Why did this happen? Because Protestant activists
recognized the age-old political truth: you can't beat
something with nothing.
As an exercise in political coalition-building,
this alliance made perfect sense. But
evangelicals didn't just need Catholic bodies;
they needed Catholic minds to supply them with
rhetoric that relied more heavily on morality
than biblical quotation. You could see the
partnership in countless examples. After James
Dobson's Focus on the Family funded a Colorado
initiative permitting discrimination against
gays, Catholic law professors Robert George and
John Finnis testified for the measure in court.
Evangelical politicians began borrowing John Paul
II's "culture of life" critique of abortion-- a
phrase that they also deployed during the Terri
Schiavo controversy. Indeed, Catholic
conservatism provided much of the case for
keeping Schiavo alive, from Tom DeLay's
invocation of natural law to the oft-cited
warnings about a slippery slope to eugenics.

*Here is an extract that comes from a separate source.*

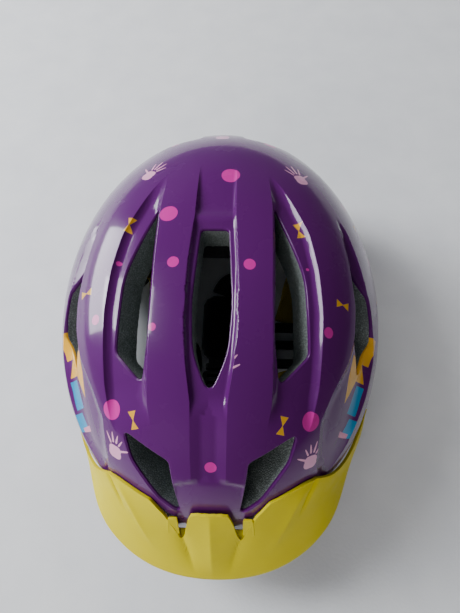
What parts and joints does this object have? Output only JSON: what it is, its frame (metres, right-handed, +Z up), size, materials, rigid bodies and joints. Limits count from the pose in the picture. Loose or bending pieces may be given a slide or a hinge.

We can date the origin of this alliance: the fall,
1980 rally in Dallas of the National Affairs Briefing
Conference. There, Ed McAteer's Religious Roundtable
brought together Beltway activists from the New Right, such
as Paul Weyrich, and the newly emerging New Christian Right
activists. I even got onto the podium through the
intervention of Howard Phillips, who soon converted
publicly to Christ and whose sons are leading lights of the
Christian Right. At that meeting was Catholic political
activist Phyllis Schlafly and hundreds of her supporters.
She was mobilizing women two decades before Beverly LaHaye
created Concerned Women for America.
Then there is Marvin Olasky, a converted Jew and ex-
Marxist. He now edits "World," a magazine that got its
initial capital from the profits of the Christian weekly
newspaper for Christian elementary school students: "God's
World." They got that idea from David Chilton, who was
working for me at the time. He suggested in the September,
1980 issue of "The Biblical Educator" that the Christian
world needed an equivalent of the old public elementary
school newspaper, "My Weekly Reader." That issue appeared
in the same month as the National Affairs Briefing
Conference. (It is on-line at
www.freebooks.com.)
Marvin visited me in Tyler, Texas in early 1980 and
asked me if I thought he should take a job offer to teach
journalism at the University of Texas or an offer to
distribute millions of dollars by a neoconservative
foundation. I advised him to take the teaching job. He
did just that. He later coined the phrase, "compassionate
conservatism."
Marvin Olasky, the original face of the Bush
program, once credited Catholicism with
"providing] a structural framework." And, in the
end, the campaign was an object lesson in the new
alliance. By defending his positions on abortion
with phrases drawn from Catholics--"expand the
circle of freedom" and "protect the weakest
member of society"--Bush simultaneously reassured
the hard right and avoided the impression of a
Bible-thumping radical.
That's not to say that scandal of the evangelical
mind inevitably leads Republican presidents to
appoint Catholics. But sociological and political
factors have combined with the intellectual to
ensure that Catholic lawyers continually dominate
the pool of Republican candidates for the bench.
Why is this? Because Catholics began going to law
schools before evangelicals did. They have a tremendous
head start.
For starters, there are so many of them. During
the early twentieth century, law provided
Catholics with an important vehicle for traveling
into the middle class. While Catholics couldn't
enter top law schools, they could attend places
like Fordham and Villanova. "There was a vast
culture of Catholic DAs, lawyers, and judges,"
says John McGreevy, the author of Catholicism and
American Freedom. Even when discrimination
against Catholics faded, the law's prestige among
white Catholics persisted. After the cultural
tumult of the 1960s, and with the rise of the
abortion issue, many of these Catholic lawyers
wended their way into the arms of conservatism.
(Evangelicals have only recently begun to attend
elite schools in great numbers and have just
begun reinvesting in institutions capable of
producing top-shelf intellectuals.)
http://www.tnr.com/docprint.mhtml?i=20051114&s=trb111405
Foer titled his article "Brain Trust." This phrase
goes back to the bright humanist and lawyers and activists
who were brought in as advisors to Franklin Roosevelt in
the early years of the New deal.
CONCLUSION
You can't beat something with nothing. But there is
another related aspect. You can't beat something by
relying on ammo supplied by your philosophical adversaries.
This was Van Til's point throughout his career. It is a
radical point. It undermines the syncretism of
Christianity from the early apologists until today. Like
oil and water, Jerusalem and Athens don't mix.
Because Protestants have indulged in natural law
theory -- the attempted fusion of Jerusalem and Athens --
they have had common intellectual cause with Catholics.
When Van Til challenged this alliance by challenging
natural law theory, he offered Protestants a way to get
into the ammo production business -- big caliber stuff.
His challenge was taken up by Rushdoony in "The Institutes
of Biblical Law." But this judicial ammo is not
appreciated -- surely not by natural law advocates, and not
even by Van Til's official institutional heirs. (See my
1990 book, "Westminster's Confession: The Abandonment of
Van Til's Legacy."
http://snipurl.com/confession)
If conservative Protestant political activists want to
remain hewers of wood and drawers of water for Catholic
judges, they need do nothing different. More of the same
will do quite nicely.
I do not expect a change anytime soon.